Speaker
Description
For more than 20 years, the Compton telescope (COMPTEL) had provided the best measurments of the Galactic diffuse MeV spectrum. Recently, our analysis of 16 years of data from the SPectrometer on INTEGRAL (SPI) [Siegert et. al (2022)] measured this emission with a higher signal-to-noise ratio. At MeV energies, the dominant contribution to the diffuse emission comes from inverse Compton scattering of low energy photons by cosmic-ray electrons. Nonetheless, sub-dominant emission from Primordial Black Hole (PBH) Dark Matter (DM) can be searched for in these data. Hypothetically formed from the collapse of overdensities before Big Bang nucleosynthesis, PBHs are interesting candidates for DM in the $\Lambda$CDM model of cosmology.

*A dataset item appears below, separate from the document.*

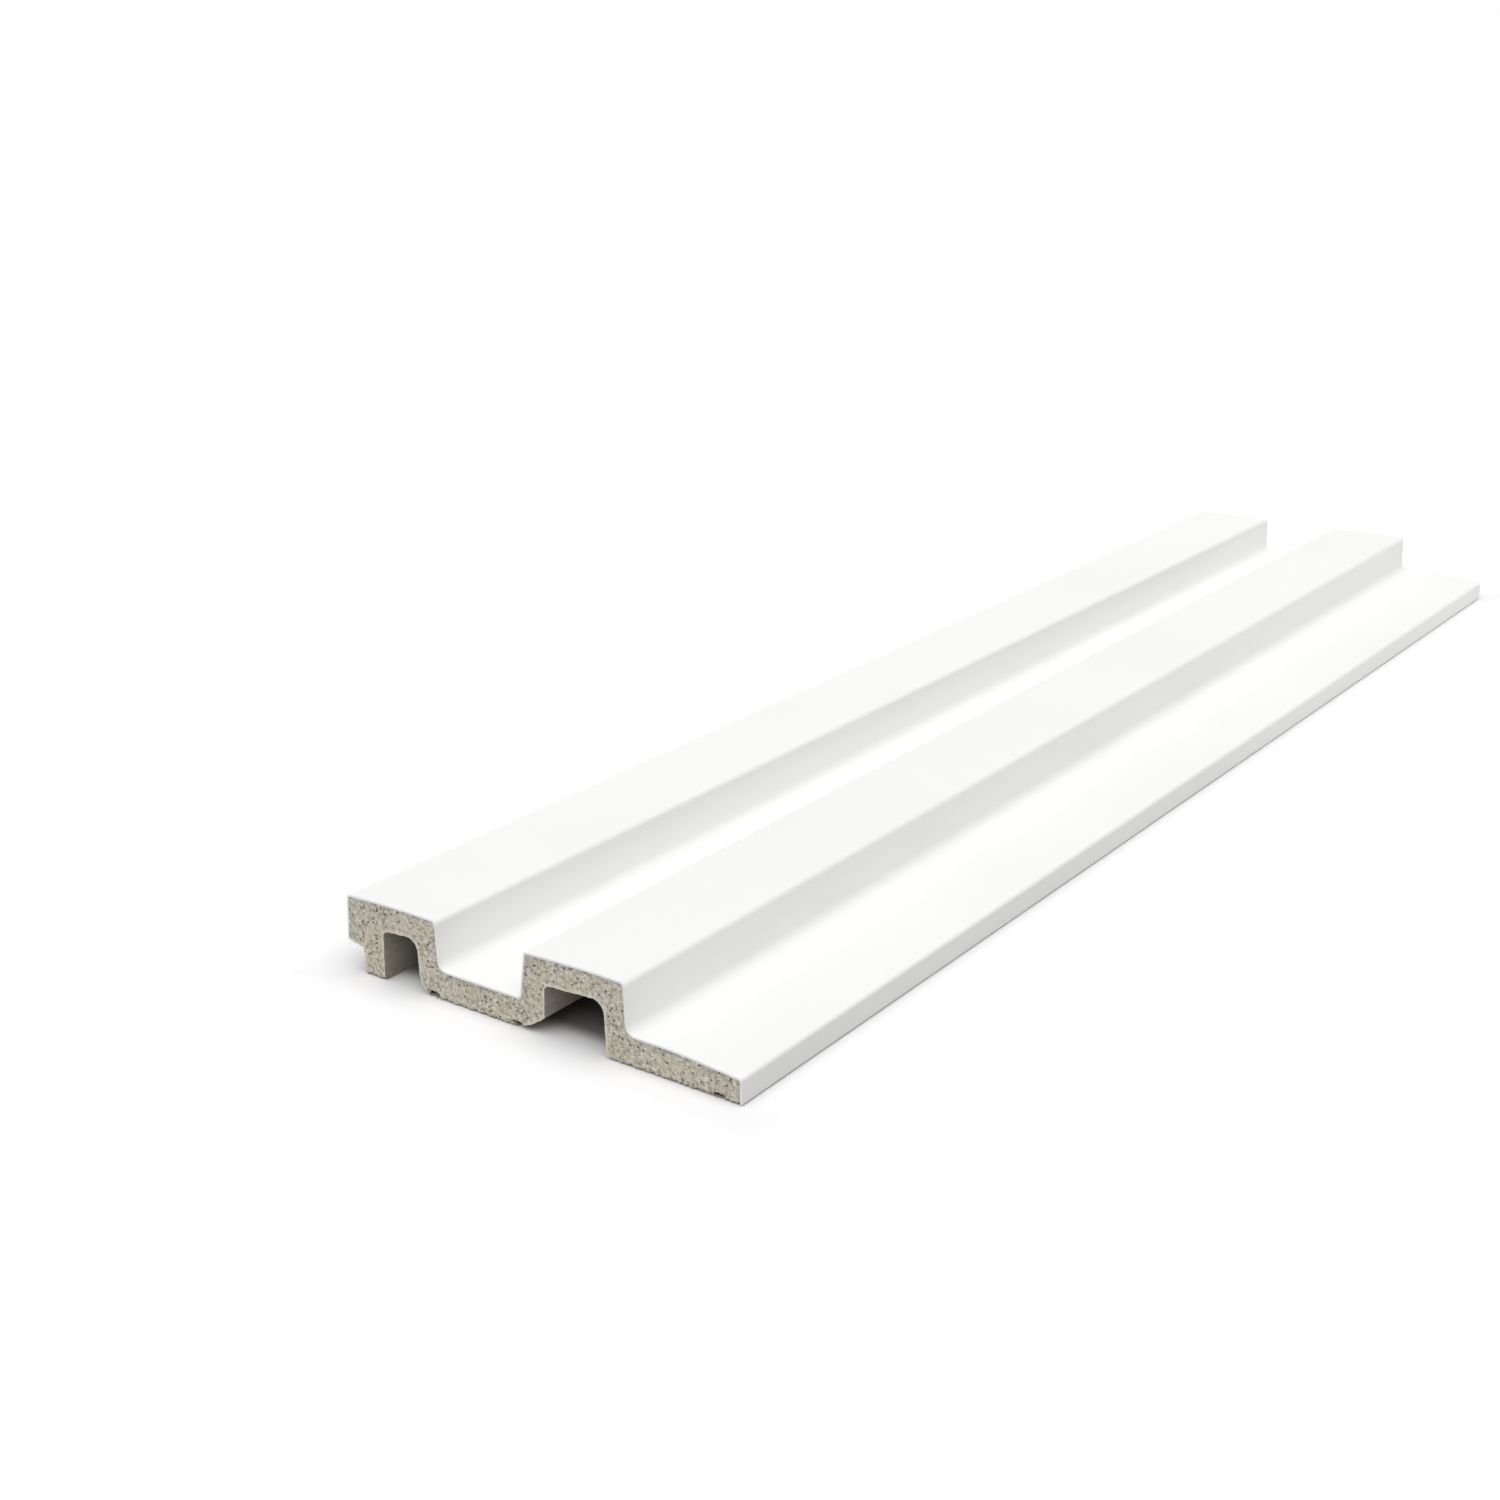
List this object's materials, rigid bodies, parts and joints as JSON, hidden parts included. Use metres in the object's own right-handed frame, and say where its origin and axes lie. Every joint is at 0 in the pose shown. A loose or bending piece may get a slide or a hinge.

PBHs of masses between $10^{16}$ and $10^{16}$ g, in the so-called asteroid mass range, are currently unconstrained and can saturate the DM cosmological abundance. MeV emission from PBH in this mass range is expected to come from PBH evaporation, a mechanism predicted by Stephen Hawking. In this talk, I will present our search for the PBH signal with 16 years of SPI data, and demonstrate that PBHs cannot account for all the DM if their mass is smaller than $4\times10^{17}$ g.